> _Information supplied_:
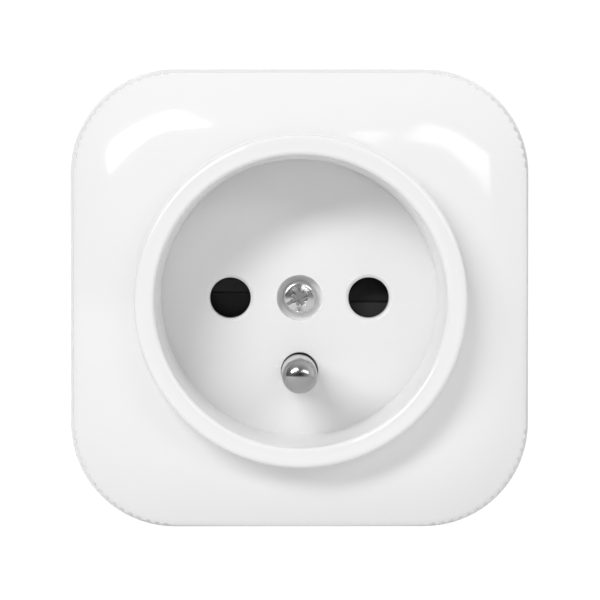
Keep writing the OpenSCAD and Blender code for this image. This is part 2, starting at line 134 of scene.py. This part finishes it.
def makeRoom(s):
    # The world lights the pieces with the level and the glows
    world = bpy.data.worlds.new("studio")
    bpy.context.scene.world = world
    world.use_nodes = True
    tree = world.node_tree
    tree.nodes.clear()
    where = addNode(tree, "ShaderNodeTexCoord")
    level = addNode(tree, "ShaderNodeValue")
    level.outputs[0].default_value = s["level"]
    for glow in glows.values():
        facing = addNode(tree, "ShaderNodeVectorMath", {1: glow["way"]}, {0: where.outputs["Generated"]},
                         operation="DOT_PRODUCT")
        facing = addNode(tree, "ShaderNodeMath", {1: 0}, {0: facing.outputs["Value"]}, operation="MAXIMUM")
        facing = addNode(tree, "ShaderNodeMath", {1: glow["sharp"]}, {0: facing.outputs[0]},
                         operation="POWER")
        level = addNode(tree, "ShaderNodeMath", {1: glow["strength"]},
                        {0: facing.outputs[0], 2: level.outputs[0]}, operation="MULTIPLY_ADD")
    light = addNode(tree, "ShaderNodeBackground", links={"Strength": level.outputs[0]})
    seen = addNode(tree, "ShaderNodeBackground", {"Color": (1, 1, 1, 1), "Strength": s["white"]})
    light.inputs["Color"].default_value = (1, 1, 1, 1)
    path = addNode(tree, "ShaderNodeLightPath")
    mix = addNode(tree, "ShaderNodeMixShader",
                  links={0: path.outputs["Is Camera Ray"], 1: light.outputs[0], 2: seen.outputs[0]})
    addNode(tree, "ShaderNodeOutputWorld", links={"Surface": mix.outputs[0]})
    # The floor throws back pale grey light and shows white
    bm = bmesh.new()
    bmesh.ops.create_grid(bm, x_segments=1, y_segments=1, size=s["floorDepth"])
    bmesh.ops.translate(bm, verts=bm.verts, vec=(0, 0, coverLow.z - s["floorDrop"]))
    mesh = bpy.data.meshes.new("paleFloor")
    bm.to_mesh(mesh)
    bm.free()
    floor = bpy.data.objects.new("paleFloor", mesh)
    bpy.context.scene.collection.objects.link(floor)
    paint = bpy.data.materials.new("paleFloorPaint")
    paint.use_nodes = True
    tree = paint.node_tree
    shader = tree.nodes["Principled BSDF"]
    shader.inputs["Base Color"].default_value = (0.8, 0.8, 0.8, 1)
    shader.inputs["Roughness"].default_value = 0.9
    seen = addNode(tree, "ShaderNodeEmission", {"Color": (1, 1, 1, 1), "Strength": s["white"]})
    path = addNode(tree, "ShaderNodeLightPath")
    mix = addNode(tree, "ShaderNodeMixShader",
                  links={0: path.outputs["Is Camera Ray"], 1: shader.outputs[0], 2: seen.outputs[0]})
    tree.links.new(mix.outputs[0], tree.nodes["Material Output"].inputs["Surface"])
    mesh.materials.append(paint)


makeCamera(view)
for name, settings in softboxes.items():
    makeSoftbox(name, settings)
makeRoom(room)
bpy.context.scene.view_settings.view_transform = "Standard"
print("camera, light and floor made")


# An sRGB hex colour as linear values with alpha
def fromHex(code):
    def toLinear(value):
        return value / 12.92 if value <= 0.04045 else ((value + 0.055) / 1.055) ** 2.4
    return tuple(toLinear(int(code[i:i + 2], 16) / 255) for i in (1, 3, 5)) + (1,)


def startFinish(name):
    material = bpy.data.materials.new(name)
    material.use_nodes = True
    tree = material.node_tree
    place = addNode(tree, "ShaderNodeTexCoord").outputs["Object"]
    return material, tree, tree.nodes["Principled BSDF"], place


# Each dictionary gives the two ends of a colour drift, its size in mm, the roughness range and the grain's
# size in mm with its height in mm. Grain finer than 0.25 mm would vanish, so it is drawn at 0.25 mm or more.
def mouldedPlastic(name, s):
    material, tree, shader, place = startFinish(name)
    drift = addNode(tree, "ShaderNodeTexNoise", {"Scale": 1000 / s["drift"], "Detail": 3}, {"Vector": place})
    colour = addNode(tree, "ShaderNodeMix", {"A": fromHex(s["colours"][0]), "B": fromHex(s["colours"][1])},
                     {"Factor": drift.outputs["Fac"]}, data_type="RGBA")
    colour = colour.outputs["Result"]
    if "paintedLitColour" in s:
        # The foremost faces are painted a lighter grey as painted light: they face the opening and catch more
        # light than the deeper faces
        height = addNode(tree, "ShaderNodeSeparateXYZ", links={0: place}).outputs["Y"]
        first, last = (s["paintedLitY"] + depth * mm for depth in s["paintedLitDepths"])
        # Painted light: this mask lightens only the faces within the given depths of the foremost face
        paintedLitMask = addNode(tree, "ShaderNodeMapRange",
                         {"From Min": first, "From Max": last, "To Min": 1, "To Max": 0}, {"Value": height})
        colour = addNode(tree, "ShaderNodeMix", {"B": fromHex(s["paintedLitColour"])},
                         {"Factor": paintedLitMask.outputs[0], "A": colour}, data_type="RGBA").outputs["Result"]
    tree.links.new(colour, shader.inputs["Base Color"])
    wear = addNode(tree, "ShaderNodeTexNoise", {"Scale": 1000 / s["wear"], "Detail": 5}, {"Vector": place})
    rough = addNode(tree, "ShaderNodeMapRange", {"To Min": s["rough"][0], "To Max": s["rough"][1]},
                    {"Value": wear.outputs["Fac"]})
    tree.links.new(rough.outputs[0], shader.inputs["Roughness"])
    grain = addNode(tree, "ShaderNodeTexNoise", {"Scale": 1000 / s["grain"], "Detail": 2}, {"Vector": place})
    bump = addNode(tree, "ShaderNodeBump", {"Strength": 1, "Distance": s["height"] * mm},
                   {"Height": grain.outputs["Fac"]})
    tree.links.new(bump.outputs[0], shader.inputs["Normal"])
    shader.inputs["IOR"].default_value = s.get("ior", 1.5)
    if "clear" in s:
        shader.inputs["Transmission Weight"].default_value = s["clear"]
    if "glow" in s:
        shader.inputs["Emission Color"].default_value = fromHex(s["colours"][0])
        shader.inputs["Emission Strength"].default_value = s["glow"]
    return material


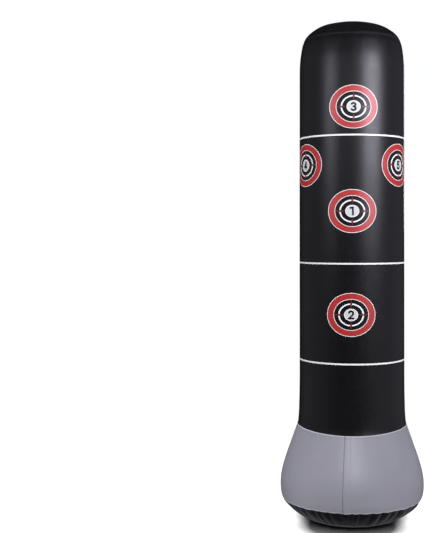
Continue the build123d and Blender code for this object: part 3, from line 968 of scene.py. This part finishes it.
def make_world():
    """A white surround for the camera. The tower reflects a dark room with dim walls at both sides."""
    world = bpy.data.worlds.new("studio")
    world.use_nodes = True
    tree = world.node_tree
    place = add_node(tree, "ShaderNodeTexCoord")
    parts = add_node(tree, "ShaderNodeSeparateXYZ")
    tree.links.new(place.outputs["Generated"], parts.inputs["Vector"])
    left = ramp(tree, parts.outputs["X"], -0.55, -0.95, 0, ROOM_LEFT)
    right = ramp(tree, parts.outputs["X"], 0.40, 0.90, 0, ROOM_RIGHT)
    low = ramp(tree, parts.outputs["Z"], 0.25, 0.60, 1, 0)
    dark = add_node(tree, "ShaderNodeValue")
    dark.outputs["Value"].default_value = ROOM_DARK
    slanting = ramp(tree, parts.outputs["Z"], -0.35, -0.55, 0, ROOM_FLOOR)
    straight_down = ramp(tree, parts.outputs["Z"], -0.65, -0.90, 0, UNDER_FOOT - ROOM_FLOOR)
    sides = combine(tree, "MULTIPLY", combine(tree, "ADD", left, right), low)
    below = combine(tree, "ADD", slanting, straight_down)
    room = combine(tree, "ADD", combine(tree, "ADD", sides, below), dark.outputs["Value"])
    seen = add_node(tree, "ShaderNodeLightPath")
    mix = add_node(tree, "ShaderNodeMix", data_type="FLOAT")
    tree.links.new(seen.outputs["Is Camera Ray"], mix.inputs["Factor"])
    tree.links.new(room, mix.inputs["A"])
    mix.inputs["B"].default_value = 1.0
    tint = add_node(tree, "ShaderNodeMix", data_type="RGBA")
    tree.links.new(seen.outputs["Is Camera Ray"], tint.inputs["Factor"])
    tint.inputs["A"].default_value = (*COOL, 1)
    tint.inputs["B"].default_value = (1, 1, 1, 1)
    background = tree.nodes["Background"]
    tree.links.new(mix.outputs["Result"], background.inputs["Strength"])
    tree.links.new(tint.outputs["Result"], background.inputs["Color"])
    bpy.context.scene.world = world


SENSOR = 36.0  # the sensor's long side and the distances on it, in millimetres
FOCAL_LENGTH = 67.5422
TOWER_OFFSET = 9.40863  # from the picture's middle to the tower's axis, to the right
HORIZON_OFFSET = 2.16811  # from the picture's middle to the level line
CAMERA_DISTANCE = 3.248
CAMERA_HEIGHT = 0.914


def make_camera():
    """A level camera. Half of the tower's offset is turned and half is shifted."""
    turned = 0.5 * TOWER_OFFSET
    data = bpy.data.cameras.new("camera")
    data.sensor_width = SENSOR
    data.lens = FOCAL_LENGTH
    data.shift_x = -(TOWER_OFFSET - turned) / SENSOR
    data.shift_y = -HORIZON_OFFSET / SENSOR
    camera = bpy.data.objects.new("camera", data)
    bpy.context.scene.collection.objects.link(camera)
    yaw = np.arctan2(turned, FOCAL_LENGTH)
    camera.location = (0, -CAMERA_DISTANCE / cos(yaw), CAMERA_HEIGHT)
    camera.rotation_euler = (radians(90), 0, yaw)
    bpy.context.scene.camera = camera


tower_pieces = [p for p in bpy.context.scene.objects if p.type == "MESH" and p.name != "skirt_film"]
tower = collect("tower_pieces", tower_pieces)
base = collect("base_pieces", [bpy.data.objects["skirt_film"]])
make_floor()
make_world()
light_only(tower, make_light("key_right", 42, 1.9, 1.62, 1.40, (1.15, 0.80), 32, COOL))
light_only(tower, make_light("fill_left", -44, 1.9, 1.62, 1.40, (0.85, 0.80), 7.9, COOL))
light_only(tower, make_light("front", 0, 1.9, 1.62, 1.40, (1.40, 0.80), 2.3, COOL))
light_only(tower, make_light("rear", 168, 1.9, 1.40, 1.20, (0.7, 0.9), 9, COOL))
light_only(base, make_light("base_front", 3, 2.4, 1.55, 0.2, (0.5, 0.40), 8))
light_only(base, make_light("base_rear", 170, 2.4, 1.55, 0.2, (0.6, 0.45), 5))
overhead = make_light("overhead", 0, 0.3, 3.0, 0.0, (7.0, 7.0), 520)
overhead.visible_glossy = False
make_camera()
bpy.context.scene.view_settings.view_transform = "Standard"
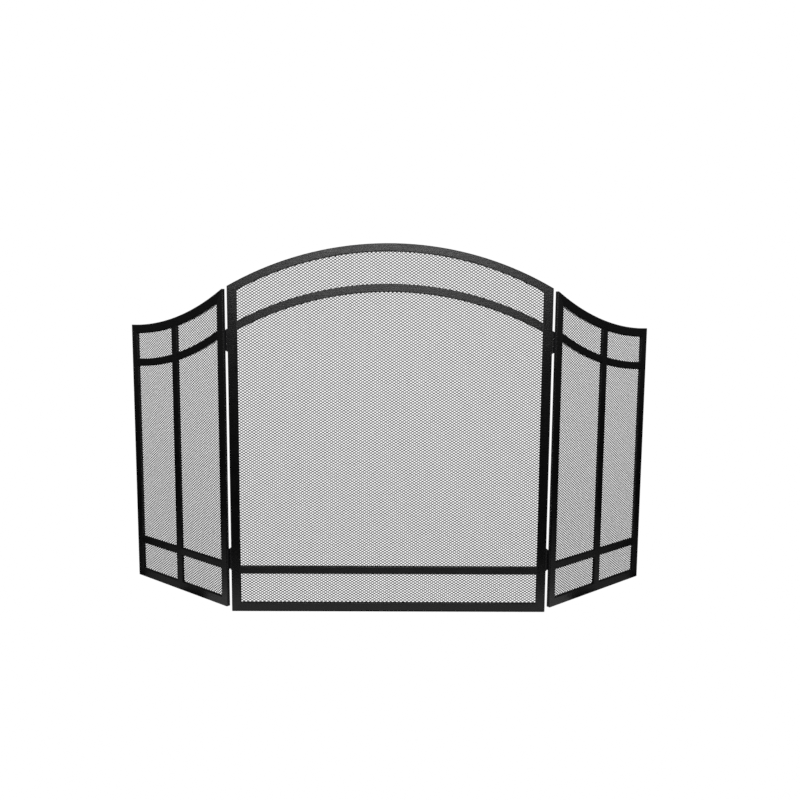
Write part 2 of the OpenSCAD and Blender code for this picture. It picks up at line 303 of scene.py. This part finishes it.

> _Request_: Make a copy of each line that contains the string "finishes".

> _Answer to this task_:
Keep writing the OpenSCAD and Blender code for this image. This is part 2, starting at line 134 of scene.py. This part finishes it.
Continue the build123d and Blender code for this object: part 3, from line 968 of scene.py. This part finishes it.
Write part 2 of the OpenSCAD and Blender code for this picture. It picks up at line 303 of scene.py. This part finishes it.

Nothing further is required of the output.